** start **
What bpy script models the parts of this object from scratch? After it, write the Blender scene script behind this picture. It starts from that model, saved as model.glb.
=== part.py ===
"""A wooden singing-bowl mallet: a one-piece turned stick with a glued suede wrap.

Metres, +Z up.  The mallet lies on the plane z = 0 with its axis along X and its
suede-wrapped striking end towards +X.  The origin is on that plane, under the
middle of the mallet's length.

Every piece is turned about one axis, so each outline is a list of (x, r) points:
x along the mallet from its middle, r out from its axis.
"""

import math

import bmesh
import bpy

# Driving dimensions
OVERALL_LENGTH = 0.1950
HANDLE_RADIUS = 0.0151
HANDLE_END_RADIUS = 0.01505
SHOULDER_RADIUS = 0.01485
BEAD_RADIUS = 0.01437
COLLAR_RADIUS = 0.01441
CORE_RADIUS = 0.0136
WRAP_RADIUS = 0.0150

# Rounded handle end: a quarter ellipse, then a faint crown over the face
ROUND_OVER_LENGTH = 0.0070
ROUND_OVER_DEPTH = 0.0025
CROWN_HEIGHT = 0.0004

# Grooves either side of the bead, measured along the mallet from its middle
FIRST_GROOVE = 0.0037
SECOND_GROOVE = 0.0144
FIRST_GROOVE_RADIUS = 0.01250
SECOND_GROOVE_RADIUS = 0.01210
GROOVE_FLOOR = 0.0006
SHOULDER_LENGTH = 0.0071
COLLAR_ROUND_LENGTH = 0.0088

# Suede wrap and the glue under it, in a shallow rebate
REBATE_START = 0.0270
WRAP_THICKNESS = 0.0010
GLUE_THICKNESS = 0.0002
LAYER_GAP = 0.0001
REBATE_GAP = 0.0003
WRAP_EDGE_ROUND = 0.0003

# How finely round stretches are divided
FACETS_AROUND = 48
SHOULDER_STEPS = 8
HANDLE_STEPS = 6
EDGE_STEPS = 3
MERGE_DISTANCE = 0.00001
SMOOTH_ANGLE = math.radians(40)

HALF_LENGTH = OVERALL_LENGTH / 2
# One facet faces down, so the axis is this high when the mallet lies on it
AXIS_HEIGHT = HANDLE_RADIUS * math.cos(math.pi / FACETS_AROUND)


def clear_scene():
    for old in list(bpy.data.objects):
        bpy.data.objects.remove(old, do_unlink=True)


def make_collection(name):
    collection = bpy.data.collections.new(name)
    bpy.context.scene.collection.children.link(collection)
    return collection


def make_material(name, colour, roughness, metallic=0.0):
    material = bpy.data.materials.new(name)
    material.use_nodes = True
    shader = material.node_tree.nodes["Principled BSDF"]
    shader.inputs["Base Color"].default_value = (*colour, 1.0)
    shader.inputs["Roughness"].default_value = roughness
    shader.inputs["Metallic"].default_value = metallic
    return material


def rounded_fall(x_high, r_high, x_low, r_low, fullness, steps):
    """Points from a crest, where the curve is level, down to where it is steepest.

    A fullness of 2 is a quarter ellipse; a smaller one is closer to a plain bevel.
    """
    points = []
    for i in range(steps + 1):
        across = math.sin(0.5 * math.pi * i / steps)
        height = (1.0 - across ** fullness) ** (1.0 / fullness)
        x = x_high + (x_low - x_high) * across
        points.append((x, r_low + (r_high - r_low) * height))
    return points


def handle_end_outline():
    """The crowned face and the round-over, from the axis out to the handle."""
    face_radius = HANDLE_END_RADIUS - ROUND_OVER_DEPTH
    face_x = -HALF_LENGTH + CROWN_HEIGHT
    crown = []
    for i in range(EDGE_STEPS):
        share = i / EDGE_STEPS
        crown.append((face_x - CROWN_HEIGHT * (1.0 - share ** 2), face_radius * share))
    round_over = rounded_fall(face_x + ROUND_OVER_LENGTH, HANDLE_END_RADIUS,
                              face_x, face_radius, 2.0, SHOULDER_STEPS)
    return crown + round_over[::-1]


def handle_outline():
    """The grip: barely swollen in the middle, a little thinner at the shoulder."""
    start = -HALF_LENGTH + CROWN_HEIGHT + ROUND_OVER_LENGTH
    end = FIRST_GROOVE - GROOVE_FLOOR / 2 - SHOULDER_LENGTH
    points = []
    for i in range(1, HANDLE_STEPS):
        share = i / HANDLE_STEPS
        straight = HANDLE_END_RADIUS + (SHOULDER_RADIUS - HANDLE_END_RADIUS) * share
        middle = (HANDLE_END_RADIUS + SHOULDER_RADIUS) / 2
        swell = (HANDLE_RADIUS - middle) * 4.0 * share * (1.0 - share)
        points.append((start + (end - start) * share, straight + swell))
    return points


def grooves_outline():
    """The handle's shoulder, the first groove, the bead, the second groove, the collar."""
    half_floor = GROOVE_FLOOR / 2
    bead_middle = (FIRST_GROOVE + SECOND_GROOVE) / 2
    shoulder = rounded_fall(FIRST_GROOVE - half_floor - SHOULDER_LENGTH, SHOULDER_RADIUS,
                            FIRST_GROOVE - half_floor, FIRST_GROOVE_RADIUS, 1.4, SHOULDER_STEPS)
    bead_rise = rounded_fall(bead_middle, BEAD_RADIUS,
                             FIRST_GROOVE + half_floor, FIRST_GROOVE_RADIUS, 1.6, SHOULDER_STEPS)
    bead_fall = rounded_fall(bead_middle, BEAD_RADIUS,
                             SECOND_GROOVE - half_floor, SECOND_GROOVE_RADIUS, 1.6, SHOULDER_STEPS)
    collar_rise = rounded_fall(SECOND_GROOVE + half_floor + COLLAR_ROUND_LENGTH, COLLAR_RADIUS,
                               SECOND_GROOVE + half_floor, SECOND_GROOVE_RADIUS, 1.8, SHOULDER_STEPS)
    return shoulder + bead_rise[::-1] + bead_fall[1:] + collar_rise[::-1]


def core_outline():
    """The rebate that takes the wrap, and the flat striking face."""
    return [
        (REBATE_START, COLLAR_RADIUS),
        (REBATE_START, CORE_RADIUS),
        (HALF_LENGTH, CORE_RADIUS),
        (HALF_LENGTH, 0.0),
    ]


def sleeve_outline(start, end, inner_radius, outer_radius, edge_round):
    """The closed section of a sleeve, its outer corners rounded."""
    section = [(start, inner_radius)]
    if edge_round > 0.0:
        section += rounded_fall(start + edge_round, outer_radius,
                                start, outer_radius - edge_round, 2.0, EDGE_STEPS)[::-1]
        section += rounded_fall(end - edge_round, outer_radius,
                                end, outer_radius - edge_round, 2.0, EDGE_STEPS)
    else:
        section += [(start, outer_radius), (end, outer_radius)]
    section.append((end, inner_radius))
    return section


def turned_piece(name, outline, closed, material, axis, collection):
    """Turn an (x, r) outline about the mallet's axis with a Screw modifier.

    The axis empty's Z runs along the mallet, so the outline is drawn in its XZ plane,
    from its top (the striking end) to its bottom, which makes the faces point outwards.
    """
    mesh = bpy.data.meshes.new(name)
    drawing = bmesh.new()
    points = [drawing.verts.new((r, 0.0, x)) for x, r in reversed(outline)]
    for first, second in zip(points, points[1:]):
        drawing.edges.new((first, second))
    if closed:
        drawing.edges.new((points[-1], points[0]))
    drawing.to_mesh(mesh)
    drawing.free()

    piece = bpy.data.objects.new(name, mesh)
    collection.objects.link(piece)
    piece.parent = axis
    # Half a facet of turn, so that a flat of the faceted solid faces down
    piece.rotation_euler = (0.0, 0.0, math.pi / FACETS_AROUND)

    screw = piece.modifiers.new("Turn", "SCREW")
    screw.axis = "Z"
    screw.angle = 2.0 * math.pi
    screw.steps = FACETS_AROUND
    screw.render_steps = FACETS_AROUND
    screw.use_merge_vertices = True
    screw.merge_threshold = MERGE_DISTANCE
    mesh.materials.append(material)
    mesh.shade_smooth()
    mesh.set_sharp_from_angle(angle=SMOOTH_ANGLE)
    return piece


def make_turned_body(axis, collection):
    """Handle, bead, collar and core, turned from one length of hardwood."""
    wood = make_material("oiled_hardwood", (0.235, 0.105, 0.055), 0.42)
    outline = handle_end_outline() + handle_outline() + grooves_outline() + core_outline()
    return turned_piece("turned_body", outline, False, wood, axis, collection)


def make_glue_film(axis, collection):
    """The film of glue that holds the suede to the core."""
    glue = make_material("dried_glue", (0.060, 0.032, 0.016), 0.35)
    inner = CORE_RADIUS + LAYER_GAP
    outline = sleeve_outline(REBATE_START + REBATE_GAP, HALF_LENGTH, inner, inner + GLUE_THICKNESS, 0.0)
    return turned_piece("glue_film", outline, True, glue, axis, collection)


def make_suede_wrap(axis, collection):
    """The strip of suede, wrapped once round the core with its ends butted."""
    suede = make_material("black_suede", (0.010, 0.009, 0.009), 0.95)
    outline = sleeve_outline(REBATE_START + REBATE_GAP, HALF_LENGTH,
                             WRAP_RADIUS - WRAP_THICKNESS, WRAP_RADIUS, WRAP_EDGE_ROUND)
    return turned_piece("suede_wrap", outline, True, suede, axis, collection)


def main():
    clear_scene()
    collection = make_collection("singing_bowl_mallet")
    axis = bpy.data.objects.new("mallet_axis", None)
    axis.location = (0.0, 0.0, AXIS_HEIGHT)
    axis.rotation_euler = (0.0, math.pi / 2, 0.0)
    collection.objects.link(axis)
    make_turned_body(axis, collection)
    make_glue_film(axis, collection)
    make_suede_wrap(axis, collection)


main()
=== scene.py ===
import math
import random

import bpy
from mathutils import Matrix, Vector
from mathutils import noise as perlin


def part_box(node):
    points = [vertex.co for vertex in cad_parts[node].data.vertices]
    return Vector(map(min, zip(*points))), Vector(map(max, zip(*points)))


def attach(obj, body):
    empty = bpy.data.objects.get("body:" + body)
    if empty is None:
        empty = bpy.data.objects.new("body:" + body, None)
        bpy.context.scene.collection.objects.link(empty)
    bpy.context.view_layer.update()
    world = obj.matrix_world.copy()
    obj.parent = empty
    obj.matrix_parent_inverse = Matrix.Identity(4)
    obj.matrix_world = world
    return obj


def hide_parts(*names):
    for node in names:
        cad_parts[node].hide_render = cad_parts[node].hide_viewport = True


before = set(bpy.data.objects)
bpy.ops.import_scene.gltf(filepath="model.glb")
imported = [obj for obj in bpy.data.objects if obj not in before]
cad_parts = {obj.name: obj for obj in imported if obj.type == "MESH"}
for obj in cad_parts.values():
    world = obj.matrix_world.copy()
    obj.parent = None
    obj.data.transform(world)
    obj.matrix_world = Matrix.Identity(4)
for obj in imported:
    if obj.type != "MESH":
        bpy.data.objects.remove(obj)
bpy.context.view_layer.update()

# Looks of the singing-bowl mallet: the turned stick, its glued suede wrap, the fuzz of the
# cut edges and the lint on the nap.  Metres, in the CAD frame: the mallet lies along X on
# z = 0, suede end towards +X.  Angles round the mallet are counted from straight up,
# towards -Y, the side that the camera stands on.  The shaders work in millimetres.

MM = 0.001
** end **
### THE PROBLEM:
Each line from the line containing "axis.rotation_euler = (0.0, math.pi" through the line containing "bpy.data.objects.remove(obj)" is to be transcribed exactly, and no other line.

### RESULT FOR THIS TASK:
    axis.rotation_euler = (0.0, math.pi / 2, 0.0)
    collection.objects.link(axis)
    make_turned_body(axis, collection)
    make_glue_film(axis, collection)
    make_suede_wrap(axis, collection)


main()
=== scene.py ===
import math
import random

import bpy
from mathutils import Matrix, Vector
from mathutils import noise as perlin


def part_box(node):
    points = [vertex.co for vertex in cad_parts[node].data.vertices]
    return Vector(map(min, zip(*points))), Vector(map(max, zip(*points)))


def attach(obj, body):
    empty = bpy.data.objects.get("body:" + body)
    if empty is None:
        empty = bpy.data.objects.new("body:" + body, None)
        bpy.context.scene.collection.objects.link(empty)
    bpy.context.view_layer.update()
    world = obj.matrix_world.copy()
    obj.parent = empty
    obj.matrix_parent_inverse = Matrix.Identity(4)
    obj.matrix_world = world
    return obj


def hide_parts(*names):
    for node in names:
        cad_parts[node].hide_render = cad_parts[node].hide_viewport = True


before = set(bpy.data.objects)
bpy.ops.import_scene.gltf(filepath="model.glb")
imported = [obj for obj in bpy.data.objects if obj not in before]
cad_parts = {obj.name: obj for obj in imported if obj.type == "MESH"}
for obj in cad_parts.values():
    world = obj.matrix_world.copy()
    obj.parent = None
    obj.data.transform(world)
    obj.matrix_world = Matrix.Identity(4)
for obj in imported:
    if obj.type != "MESH":
        bpy.data.objects.remove(obj)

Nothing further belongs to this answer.